Within our region there are places, such as in the south of Thailand and the southern Philippines, where communities face violence carried out in the name of faith and directed at those who do not share that faith.
We have had serious incidents of terrorism – like the 2002 Bali bombing, fomented by extremists invoking the name of religion. The heightened tensions of the Middle East have spilled over into our region, in the form of religious radicalisation.
The UN’s Alliance of Civilisations Report, discussed at the major regional symposium in Auckland last week, described our world as “alarmingly out of balance”. It said that “the need to build bridges between societies, to promote dialogue and understanding, and to forge the political will to address the world’s imbalances has never been greater.”
I am sure that it is an appreciation of the need to act to build greater understanding which has motivated everyone who has gathered at Waitangi. That is certainly the reason why the New Zealand Government has made it a priority to host and support both this Regional Interfaith Dialogue and the Alliance of Civilisations Symposium last week.

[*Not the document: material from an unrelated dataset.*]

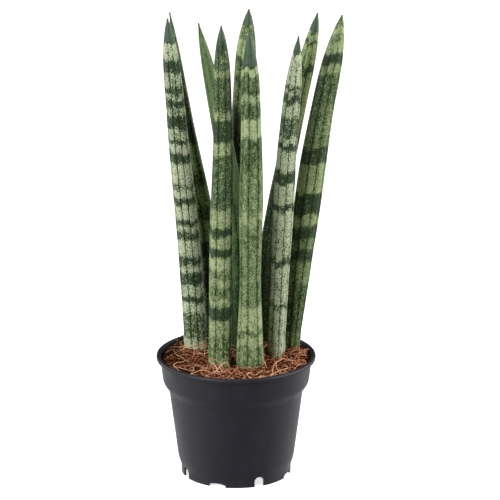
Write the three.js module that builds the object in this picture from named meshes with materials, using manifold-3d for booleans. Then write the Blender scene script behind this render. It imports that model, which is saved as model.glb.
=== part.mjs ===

For we do not accept that there is anything inevitable or unavoidable about tension and conflict between ethnicities, cultures, and faiths.
We believe it is up to responsible nations and people of good will to build bridges across the divides which have been created.
Fundamentally we believe most peoples yearn for the same things – peace, security and opportunity for our families and communities .
Bound by our common human aspirations, we can contribute to building a better world. That is what my government is committed to.
This is the third meeting of this Regional Interfaith Dialogue since it began in Yogyakarta, Indonesia, in December 2004. Good progress has been made in building trust in this process. Many delegates here now know each other well. Others are new to this forum - and bring fresh ideas with them.
At the Cebu Dialogue in March last year, there was a robust discussion on media issues. The meeting took place in the wake of the controversy over the Mohammed cartoons. Participants agreed to encourage the media to develop voluntary codes and standards, so that it could contribute more to mutual understanding.
The vital role of education in promoting interfaith understanding was highlighted in Cebu, as was the importance of co-operation between faiths in fostering peace and security.
And participants also noted the potential of grassroots interfaith linkages as instruments for development and promoting community cohesion.
These key themes – education, media, security and development – are echoed in the Waitangi Dialogue agenda under the overarching “Building Bridges” theme.
I know that you will also be taking stock of developments and interfaith activities around the region since the last meeting in Cebu.
Here in New Zealand, members of our delegation to the first Regional Interfaith Dialogue in Yogyakarta eighteen months ago were inspired to propose the development of a broadly based statement on religious diversity in New Zealand.
A statement has now been developed as a community-based initiative. It offers a framework within which issues of religion can be discussed by faith communities and the wider public.
- that all faiths and beliefs should be treated equally before the law
- the right to freedom of expression of faith and belief
- the right to safety and security for those of all faiths and beliefs
- the need for our public services and workplaces to accommodate diverse beliefs and practices; and
- the importance of education in promoting understanding.
I believe this statement is a positive outcome of our country's involvement in interfaith processes, and I commend it to our wider community for debate.
A new feature on this Dialogue programme will be discussion of the UN’s Alliance of Civilisations initiative. Some of you here today attended the Symposium on the Alliance of Civilisations in Auckland last week. The Alliance shares some common themes with this Dialogue. There will be an opportunity to consider its recommendations, as well as the outcomes of the Auckland Symposium, during this gathering.
The Alliance of Civilisations is a global initiative, launched by former UN Secretary-General Kofi Annan, aimed at overcoming fractures between societies and cultures. It offers genuine alternatives to the bleak prophecy of near inevitable conflict between civilizations, popularised by Samuel Huntingdon in the mid-1990s. In particular it seeks to reduce the polarisation between Islam and the West.
The Auckland Symposium agreed that the Alliance’s recommendations for initiatives covering education, youth, media, and migration, made sense for our region. It would be useful to hear how this Dialogue views the Alliance Report and how it could be taken forward in our region.
My hope for this Waitangi Dialogue is that, like the Alliance of Civilisations, it will move beyond words, to deliver a practical plan of action for improving co-operation amongst our region’s faith communities.
If we can make progress here; if we can build real bridges based on respect and acknowledgement of the shared values and worth of our different faiths and beliefs, then we defeat those who would trade in hate.
I hope that the outcome will be a Waitangi Declaration and Action Plan which will help ensure that extreme voices do not drown out those of moderation and reason.
In that way, the outcomes of this meeting will be consistent with those of the original Waitangi document – the Treaty which led to the birth of our nation, and which guides reconciliation between Maori and other New Zealanders to this day.
I wish you well in your deliberations, and am now pleased to declare the Third Asia-Pacific Regional Interfaith Dialogue officially open.